A former CDF insider has told the BBC that, on matters of doctrine, Cardinal Ratzinger would see every letter addressed to him. Cases could then be delegated to junior clerics, but would always cross Cardinal Ratzinger's desk again before a final decision was made.

But Fr Timothy Radcliffe does not think this was the case for disciplinary matters in the 1990s.

"Ratzinger is a theologian and he concerned himself with doctrinal issues," he said. "That was his expertise and what interested him.

"I think he delegated everything he possibly could because his own desire was to get on with teaching and studying and writing. I doubt this would have crossed his desk."

Victims' hurt

Archbishop Weakland says that he was disappointed when, after a meeting with Cardinal Bertone in Rome, he received a memo from the CDF reiterating the suggestion that he tighten restrictions on Fr Murphy rather than proceeding with the Church trial.

"I would have liked to continue with the case and have it judged and be sure Fr Murphy was stripped of the priesthood," Archbishop Weakland told the BBC.

"I got he feeling that the CDF's canon lawyers were not attuned to the pastoral implications, the hurt of the victims."

Shortly after receiving the memo from Rome, Archbishop Weakland halted Fr Murphy's Church trial.

Two days later, Fr Murphy died.

But the Church lawyer who helped Archbishop Weakland prepare the case against Fr Murphy says that he was not under orders to halt the trial.

"I've seen sharper letters from Rome," said Fr Thomas Brundage, who was also the presiding judge in the Murphy case. "It did seem to leave open the door to us saying no because it was not a direct order."

Fr Brundage added that, far from being obstructive, the CDF had lifted the time limit for abuse allegations to allow the case against Murphy to go ahead.

"They could have stopped it in its tracks at very beginning," he said. "But they didn't.

"People get the sense from the secular press that Cardinal Ratzinger was directly responsible for this case, but you've got to show proof.

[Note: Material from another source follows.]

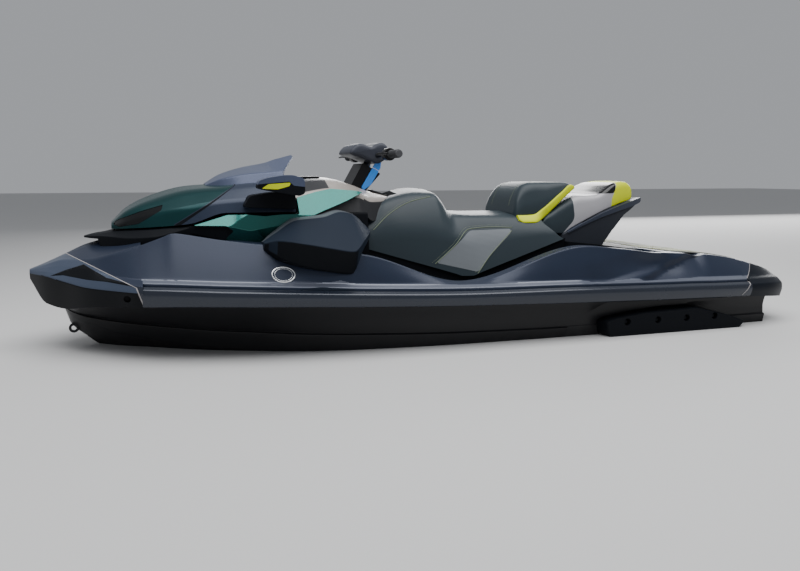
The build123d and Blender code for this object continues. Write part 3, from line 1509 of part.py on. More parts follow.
# Intake grate: bars along the hull under the intake
GRATE_BARS = 3
GRATE_BAR = 10.0
GRATE_FRONT = INTAKE_FRONT
GRATE_REAR = TUNNEL_FRONT + 45
GRATE_TOP = -244.0
GRATE_THICK = 14.0
GRATE_RAIL = 24.0
with BuildPart() as intake_grate:
    for rail_x in (GRATE_FRONT - GRATE_RAIL / 2, GRATE_REAR + GRATE_RAIL / 2):
        with Locations((rail_x, 0, GRATE_TOP)):
            Box(GRATE_RAIL, 2 * PUMP_BORE, GRATE_THICK, align=(Align.CENTER, Align.CENTER, Align.MAX))
    for bar in range(GRATE_BARS):
        bar_y = (bar - (GRATE_BARS - 1) / 2) * 2 * PUMP_BORE / (GRATE_BARS + 1)
        with Locations(((GRATE_FRONT + GRATE_REAR) / 2, bar_y, GRATE_TOP)):
            Box(GRATE_FRONT - GRATE_REAR, GRATE_BAR, GRATE_THICK, align=(Align.CENTER, Align.CENTER, Align.MAX))
    add(hull.part, mode=Mode.SUBTRACT)
intake_grate.part.label = "intake_grate"
export_step(intake_grate.part, "parts/intake_grate.step")

with BuildPart() as trim_ring:
    with BuildSketch(jet_plane):
        with BuildLine():
            Polyline(
                (GIMBAL_X + TRIM_FRONT, TRIM_INNER),
                (GIMBAL_X + TRIM_FRONT, TRIM_OUTER),
                (GIMBAL_X - TRIM_REAR, TRIM_OUTER),
                (GIMBAL_X - TRIM_REAR, TRIM_INNER),
                close=True,
            )
        make_face()
    revolve(axis=Axis((0, 0, JET_Z), (1, 0, 0)))
    for side in (1, -1):
        pin_foot = TRIM_OUTER - PIN_ROOT
        with Locations(Location((GIMBAL_X, side * pin_foot, JET_Z), (-side * 90, 0, 0))):
            Cylinder(PIVOT_RADIUS, EAR_INNER + TRIM_PIN_REACH - pin_foot, align=(Align.CENTER, Align.CENTER, Align.MIN))
    with Locations((GIMBAL_X, 0, JET_Z)):
        Cylinder(PIVOT_RADIUS + SEAT_GAP, CUT, mode=Mode.SUBTRACT)
trim_ring.part.label = "trim_ring"
export_step(trim_ring.part, "parts/trim_ring.step")

with BuildPart() as steering_nozzle:
    with BuildSketch(jet_plane):
        with BuildLine():
            Polyline(
                (GIMBAL_X + NOZZLE_FRONT, NOZZLE_MOUTH_RADIUS - NOZZLE_WALL),
                (GIMBAL_X + NOZZLE_FRONT, NOZZLE_MOUTH_RADIUS),
                (GIMBAL_X - NOZZLE_BEND, NOZZLE_MOUTH_RADIUS - 1),
                (GIMBAL_X - NOZZLE_LENGTH, NOZZLE_EXIT_RADIUS),
                (GIMBAL_X - NOZZLE_LENGTH, NOZZLE_EXIT_RADIUS - NOZZLE_WALL),
                (GIMBAL_X - NOZZLE_BEND, NOZZLE_MOUTH_RADIUS - 1 - NOZZLE_WALL),
                close=True,
            )
        make_face()
    revolve(axis=Axis((0, 0, JET_Z), (1, 0, 0)))
    for side in (1, -1):
        with Locations(Location((GIMBAL_X, 0, JET_Z + side * NOZZLE_PIN_FOOT), (0 if side > 0 else 180, 0, 0))):
            Cylinder(
                PIVOT_RADIUS,
                TRIM_INNER + NOZZLE_PIN_REACH - NOZZLE_PIN_FOOT,
                align=(Align.CENTER, Align.CENTER, Align.MIN),
            )
steering_nozzle.part.label = "steering_nozzle"
export_step(steering_nozzle.part, "parts/steering_nozzle.step")


def bucket_point(radius, angle):
    return (GIMBAL_X - radius * math.cos(math.radians(angle)), JET_Z + radius * math.sin(math.radians(angle)))


bucket_outer = BUCKET_INNER + BUCKET_WALL
middle = (BUCKET_START_DEG + BUCKET_END_DEG) / 2
with BuildPart() as reverse_bucket:
    with BuildSketch(Plane.XZ):
        with BuildLine():
            ThreePointArc(
                bucket_point(bucket_outer, BUCKET_START_DEG),
                bucket_point(bucket_outer, middle),
                bucket_point(bucket_outer, BUCKET_END_DEG),
            )
            Line(bucket_point(bucket_outer, BUCKET_END_DEG), bucket_point(BUCKET_INNER, BUCKET_END_DEG))
            ThreePointArc(
                bucket_point(BUCKET_INNER, BUCKET_END_DEG),
                bucket_point(BUCKET_INNER, middle),
                bucket_point(BUCKET_INNER, BUCKET_START_DEG),
            )
            Line(bucket_point(BUCKET_INNER, BUCKET_START_DEG), bucket_point(bucket_outer, BUCKET_START_DEG))
        make_face()
    extrude(amount=BUCKET_ARM_INNER + BUCKET_ARM_THICK, both=True)
    for side in (1, -1):
        with BuildSketch(Plane.XZ.offset(-side * BUCKET_ARM_INNER)):
            with BuildLine():
                Polyline(
                    (GIMBAL_X + BUCKET_ARM_FRONT, JET_Z - BUCKET_ARM_HALF),
                    bucket_point(bucket_outer - 2, BUCKET_START_DEG + 1),
                    bucket_point(bucket_outer - 1, middle),
                    bucket_point(bucket_outer - 2, BUCKET_END_DEG - 1),
                    (GIMBAL_X + BUCKET_ARM_FRONT, JET_Z + BUCKET_ARM_HALF),
                    close=True,
                )
            make_face()
        extrude(amount=-side * BUCKET_ARM_THICK)
        with Locations(Location((GIMBAL_X, side * (EAR_INNER + EAR_THICK / 2 + 0.5), JET_Z), (-side * 90, 0, 0))):
            Cylinder(PIVOT_RADIUS, BUCKET_ARM_INNER - EAR_INNER - 3, align=(Align.CENTER, Align.CENTER, Align.MIN))
reverse_bucket.part.label = "reverse_bucket"
export_step(reverse_bucket.part, "parts/reverse_bucket.step")
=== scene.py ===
"""Looks of a three-seat personal watercraft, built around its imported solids.

Tables are in millimetres, in the solids' own frame: +X to the bow, +Y to port, +Z up,
with the origin at the waterline amidships. Meshes are made in metres.
"""

from __future__ import annotations

import logging
import math
from dataclasses import dataclass
from enum import Enum
from typing import Callable, Sequence

import bmesh
import bpy
import numpy as np
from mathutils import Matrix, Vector


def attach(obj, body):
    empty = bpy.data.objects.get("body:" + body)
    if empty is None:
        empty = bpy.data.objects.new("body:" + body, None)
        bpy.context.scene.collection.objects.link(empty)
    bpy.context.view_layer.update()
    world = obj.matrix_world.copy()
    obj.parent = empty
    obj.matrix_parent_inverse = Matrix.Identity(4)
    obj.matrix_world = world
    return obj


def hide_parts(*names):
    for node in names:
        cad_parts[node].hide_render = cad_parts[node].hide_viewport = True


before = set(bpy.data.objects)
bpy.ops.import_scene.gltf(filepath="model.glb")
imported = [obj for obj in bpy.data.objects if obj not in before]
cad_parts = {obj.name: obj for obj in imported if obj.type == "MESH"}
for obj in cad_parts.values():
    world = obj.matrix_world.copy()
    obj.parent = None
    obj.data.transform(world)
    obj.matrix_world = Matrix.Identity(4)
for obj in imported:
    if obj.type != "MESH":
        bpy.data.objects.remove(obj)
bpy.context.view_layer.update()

LOG = logging.getLogger("watercraft")
MM = 0.001
TALL = 900.0
SIDES = ((1, "port"), (-1, "starboard"))
Row = Sequence[float]
Table = Sequence[Row]
NodeTable = dict[str, tuple]


class Cut(Enum):
    """How one closed mesh shapes another."""

    AWAY = "DIFFERENCE"
    INSIDE = "INTERSECT"
    TOGETHER = "UNION"


class Pattern(Enum):
    """Surface detail that a finish carries."""

    MOULDED = "moulded"
    FLAKE = "flake"
    VINYL = "vinyl"
    DOTS = "dots"
    RIBS = "ribs"
    BRUSHED = "brushed"
    TIDE = "tide"


def linear(red: float, green: float, blue: float) -> tuple[float, float, float]:
    """Linear colour of a display colour given from 0 to 255."""
    return tuple(
        v / 12.92 if v <= 0.04045 else ((v + 0.055) / 1.055) ** 2.4
        for v in (red / 255, green / 255, blue / 255)
    )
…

Speaking as a judge, I have not seen proof in either direction."

The BBC has learned that Papal representatives in America were informed of allegations about Fr Murphy twice in the 1970s - long before Cardinal Ratzinger was at the CDF.

Although the CDF did not have formal responsibility for child abuse cases until 2001, the Murphy case should have been referred to the Congregation because it involved solicitation in the confessional - one of the most serious offences under church law.


Vatican spokesman Fr Federico Lombardi refused to answer specific questions about the Murphy case, but said that allegations that the Pope failed to act were unfair.

He told the BBC: "The Pope is in reality the leader of the line of transparency and clear-decision making to solve this problem and not to have any more any aspect of covering up such problems."

Vatican lawyer Jeffrey Lena described the lawsuit as "an attempt to use tragic events as a platform for a broader attack" on the Church.

Since 2001, the process for dealing with abuse by priests has been streamlined and all cases are referred to a team of 10 priests at the CDF.

But back in Milwaukee, there is anger that Fr Murphy went unpunished even though the church received reports of his abuse as early as the 1950s.

Steven Geier, a former student at a school for the deaf, was 14 when Murphy molested him. Nearly 50 years on, speaking through an interpreter, his anger is still raw.

"I started complaining when I was 15. I told three different priests and the police. All those years, but no-one listened to me.

"Fr Murphy should have been in jail. He was very lucky because he was out until he died. It didn't do me any good at all."